You worked for my mother and you got paid, but no one can ever pay you enough for all you’ve done. You were the only one who would give in to our many demands, even if it meant multi-tasking. Amie and I had weird food demands and would usually persist until they were met. Our neighbours recognised our daily calls of ‘Sarjo, kai defaral ma tea’, even when the sun was at its hottest and cold drinks would be the ideal choice for people. We loved the delicious ruye (coos porridge) Ya Marie sold each morning, and you’d always buy enough to last us for the day. Sometimes you’d join us in eating it cold, after hours of sitting in the fridge. I guess my excess intake of these two foods at that age has led to my sudden dislike of hot beverages and the usual ruye with milk. On weekends, I’d sit close with a book, while you washed our clothes. I’d force you to listen while I read and explained the stories to you. I’d bring in bits of paper from the street and read everything to you. I still remember you telling me ‘Jama, if you don’t stop picking printed paper from the streets, you’ll end up reading something from a genie and go mad‘. I was scared, of course, but that lasted only a short while before I resumed my habit. When I was old enough to wash my clothes, I’d sit by you and watch as you dug into the basin filled with soap-suds, handling your task like an expert. You spent weeks teaching me to do it like you and produce that ‘petch petch’ sound while sending sprinkles of water all around us. This, and a lot more, I learnt from you.
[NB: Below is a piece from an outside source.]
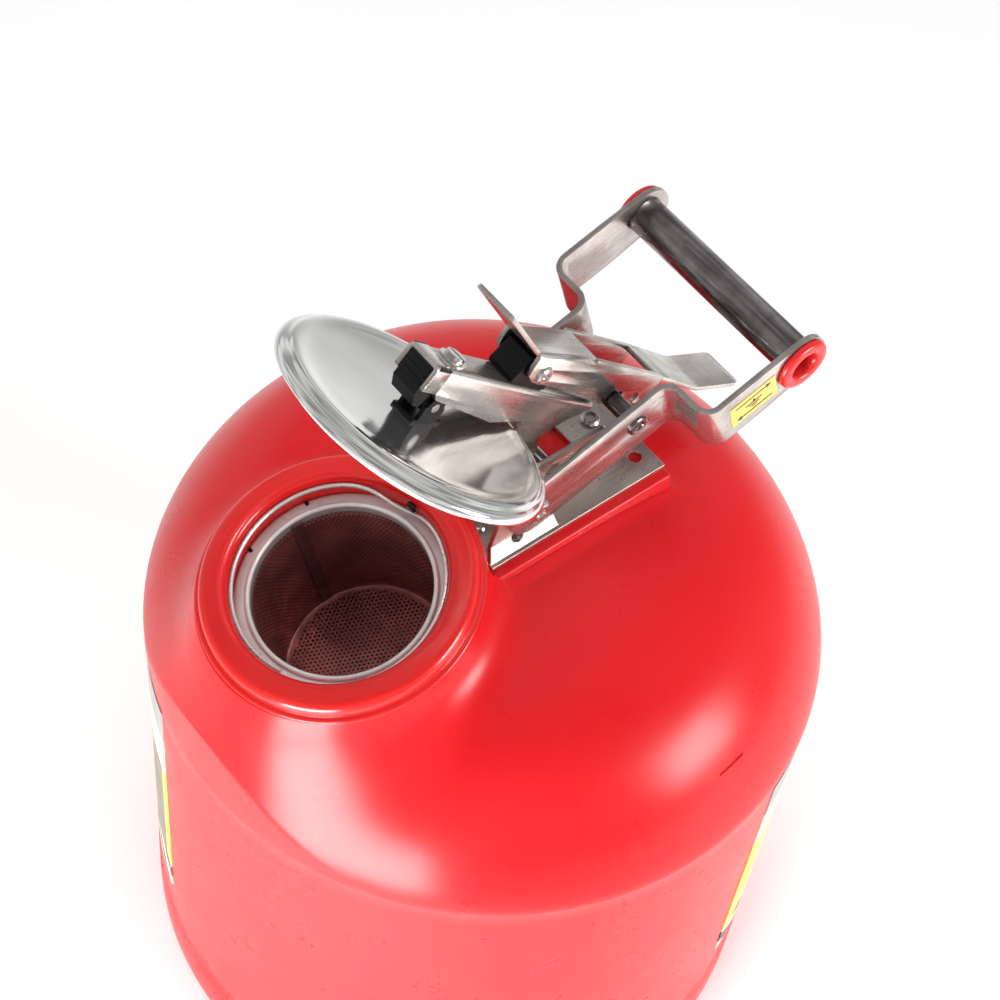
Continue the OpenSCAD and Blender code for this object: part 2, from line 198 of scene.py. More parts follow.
def lathe_mesh(profile, count=160, start=0.0, sweep=360.0, closed_profile=True):
    """Turns a profile of (radius, height) about the local v axis. Returns points (x, u, v) and faces."""
    full = sweep == 360.0
    steps = count if full else count + 1
    prof = list(profile) + ([profile[0]] if closed_profile else [])
    verts = []
    for r, z in prof:
        for k in range(steps):
            a = math.radians(start) + math.radians(sweep) * k / count
            verts.append((r * math.cos(a), r * math.sin(a), z))
    return verts, ring_faces(len(prof), steps, closed=full)


def arc(cx, cy, r, a0, a1, steps=6):
    """Points on a circle from angle a0 to a1, in degrees, both included."""
    angles = [math.radians(a0 + (a1 - a0) * k / steps) for k in range(steps + 1)]
    return [(cx + r * math.cos(a), cy + r * math.sin(a)) for a in angles]


def circle(cx, cy, r, count=28):
    return arc(cx, cy, r, 0, 360, count)[:-1]


class Sheet:
    """Collects the flat patches and bent strips of one folded sheet."""

    def __init__(self):
        self.verts = []
        self.faces = []

    def flat(self, outline, lift, holes=()):
        """A flat patch: outline and holes in 2-D, and lift turns a 2-D point into (x, u, v)."""
        loops = [outline] + list(holes)
        points = [p for loop in loops for p in loop]
        tris = tessellate_polygon([[Vector((p[0], p[1], 0)) for p in loop] for loop in loops])
        base = len(self.verts)
        self.verts += [lift(p) for p in points]
        self.faces += [tuple(base + i for i in t) for t in tris]

    def strip(self, rows):
        """A bent strip through rows of points, each a list of (x, u, v)."""
        base, count = len(self.verts), len(rows[0])
        for row in rows:
            self.verts += row
        self.faces += ring_faces(len(rows), count, closed=False, offset=base)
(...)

As fate would have it, you would find love and leave to be united with your sweetheart. We cried and begged you to stay, for we were losing a sister and a friend. While we sulked, my mother prepared her ‘ebb‘, making sure to send you away like she would have done with Amie and me. You promised that you would stay on, but packed and left when we were in school. We were obviously heartbroken when we came back and you weren’t there to welcome us. Days turned to weeks and then months and we eventually got used to the fact that you were not coming back. Others came after you, but none really gave us the same feeling you did. Needless to say, they didn’t stay long and my mother ended up letting go completely. We were now old enough to handle the chores and did them just like you’d taught us. A few years later, you came back to visit with your son. It was the greatest feeling, but too much time had gone past. You had grown old too and had lost that glow in your face, but I dared not ask why. We enjoyed the few days you spent with us and bid you farewell again.
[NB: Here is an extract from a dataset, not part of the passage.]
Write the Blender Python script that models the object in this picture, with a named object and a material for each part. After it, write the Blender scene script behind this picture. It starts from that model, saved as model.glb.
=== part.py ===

Sarjo, you spent almost ten years with us and we never really said thank you for your services. You did them with joy, and would never complain, even when we were a pain in the neck. You taught us to share, even when we had so little. From you, we learnt the importance of respecting others, no matter their place on Earth. You were God-sent and we will forever treasure the great lessons from you. Wherever you are today, I hope you have found joy in your family and are reaping the benefits of your toil. To us, you were not just a maid. You were a friend and a sister and we shall treasure your memories forever.